** start of Information provided **

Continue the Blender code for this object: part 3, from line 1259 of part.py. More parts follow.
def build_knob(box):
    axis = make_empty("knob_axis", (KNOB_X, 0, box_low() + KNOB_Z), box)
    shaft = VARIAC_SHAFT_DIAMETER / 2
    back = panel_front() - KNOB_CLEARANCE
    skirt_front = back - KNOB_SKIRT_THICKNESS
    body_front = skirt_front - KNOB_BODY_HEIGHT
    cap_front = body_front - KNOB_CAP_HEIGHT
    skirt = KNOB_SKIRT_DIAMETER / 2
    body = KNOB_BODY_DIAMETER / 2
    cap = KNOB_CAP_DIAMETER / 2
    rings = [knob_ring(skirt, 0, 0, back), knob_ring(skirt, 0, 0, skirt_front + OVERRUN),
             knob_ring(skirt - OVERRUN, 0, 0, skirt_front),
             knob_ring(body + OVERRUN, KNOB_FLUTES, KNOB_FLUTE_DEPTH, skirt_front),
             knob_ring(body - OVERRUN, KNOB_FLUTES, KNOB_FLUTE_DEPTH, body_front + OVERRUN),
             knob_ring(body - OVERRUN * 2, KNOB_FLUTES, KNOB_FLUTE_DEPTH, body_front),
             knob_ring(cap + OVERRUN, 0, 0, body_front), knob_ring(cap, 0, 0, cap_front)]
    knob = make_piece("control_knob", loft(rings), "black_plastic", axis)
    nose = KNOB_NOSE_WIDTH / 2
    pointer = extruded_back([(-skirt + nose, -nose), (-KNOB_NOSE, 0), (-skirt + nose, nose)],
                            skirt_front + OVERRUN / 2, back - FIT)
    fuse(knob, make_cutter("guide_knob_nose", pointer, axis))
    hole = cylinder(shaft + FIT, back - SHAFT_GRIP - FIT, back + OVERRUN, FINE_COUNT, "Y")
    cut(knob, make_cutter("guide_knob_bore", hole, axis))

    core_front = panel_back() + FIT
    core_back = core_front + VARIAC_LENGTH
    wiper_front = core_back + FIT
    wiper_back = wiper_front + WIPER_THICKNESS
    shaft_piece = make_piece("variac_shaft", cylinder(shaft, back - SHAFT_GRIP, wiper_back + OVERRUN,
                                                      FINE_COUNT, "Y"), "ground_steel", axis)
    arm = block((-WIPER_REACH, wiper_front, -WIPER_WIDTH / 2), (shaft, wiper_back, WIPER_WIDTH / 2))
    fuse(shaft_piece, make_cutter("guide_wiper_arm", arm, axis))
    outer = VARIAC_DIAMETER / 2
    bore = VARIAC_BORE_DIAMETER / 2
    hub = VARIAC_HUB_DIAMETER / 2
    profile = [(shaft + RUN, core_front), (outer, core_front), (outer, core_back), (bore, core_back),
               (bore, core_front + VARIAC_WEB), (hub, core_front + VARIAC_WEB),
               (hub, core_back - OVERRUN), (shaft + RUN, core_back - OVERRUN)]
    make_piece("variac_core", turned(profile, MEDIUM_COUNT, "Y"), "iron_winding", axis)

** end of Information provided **

◆ What is expected
Write the data back out verbatim.

◆ Final answer
Continue the Blender code for this object: part 3, from line 1259 of part.py. More parts follow.
def build_knob(box):
    axis = make_empty("knob_axis", (KNOB_X, 0, box_low() + KNOB_Z), box)
    shaft = VARIAC_SHAFT_DIAMETER / 2
    back = panel_front() - KNOB_CLEARANCE
    skirt_front = back - KNOB_SKIRT_THICKNESS
    body_front = skirt_front - KNOB_BODY_HEIGHT
    cap_front = body_front - KNOB_CAP_HEIGHT
    skirt = KNOB_SKIRT_DIAMETER / 2
    body = KNOB_BODY_DIAMETER / 2
    cap = KNOB_CAP_DIAMETER / 2
    rings = [knob_ring(skirt, 0, 0, back), knob_ring(skirt, 0, 0, skirt_front + OVERRUN),
             knob_ring(skirt - OVERRUN, 0, 0, skirt_front),
             knob_ring(body + OVERRUN, KNOB_FLUTES, KNOB_FLUTE_DEPTH, skirt_front),
             knob_ring(body - OVERRUN, KNOB_FLUTES, KNOB_FLUTE_DEPTH, body_front + OVERRUN),
             knob_ring(body - OVERRUN * 2, KNOB_FLUTES, KNOB_FLUTE_DEPTH, body_front),
             knob_ring(cap + OVERRUN, 0, 0, body_front), knob_ring(cap, 0, 0, cap_front)]
    knob = make_piece("control_knob", loft(rings), "black_plastic", axis)
    nose = KNOB_NOSE_WIDTH / 2
    pointer = extruded_back([(-skirt + nose, -nose), (-KNOB_NOSE, 0), (-skirt + nose, nose)],
                            skirt_front + OVERRUN / 2, back - FIT)
    fuse(knob, make_cutter("guide_knob_nose", pointer, axis))
    hole = cylinder(shaft + FIT, back - SHAFT_GRIP - FIT, back + OVERRUN, FINE_COUNT, "Y")
    cut(knob, make_cutter("guide_knob_bore", hole, axis))

    core_front = panel_back() + FIT
    core_back = core_front + VARIAC_LENGTH
    wiper_front = core_back + FIT
    wiper_back = wiper_front + WIPER_THICKNESS
    shaft_piece = make_piece("variac_shaft", cylinder(shaft, back - SHAFT_GRIP, wiper_back + OVERRUN,
                                                      FINE_COUNT, "Y"), "ground_steel", axis)
    arm = block((-WIPER_REACH, wiper_front, -WIPER_WIDTH / 2), (shaft, wiper_back, WIPER_WIDTH / 2))
    fuse(shaft_piece, make_cutter("guide_wiper_arm", arm, axis))
    outer = VARIAC_DIAMETER / 2
    bore = VARIAC_BORE_DIAMETER / 2
    hub = VARIAC_HUB_DIAMETER / 2
    profile = [(shaft + RUN, core_front), (outer, core_front), (outer, core_back), (bore, core_back),
               (bore, core_front + VARIAC_WEB), (hub, core_front + VARIAC_WEB),
               (hub, core_back - OVERRUN), (shaft + RUN, core_back - OVERRUN)]
    make_piece("variac_core", turned(profile, MEDIUM_COUNT, "Y"), "iron_winding", axis)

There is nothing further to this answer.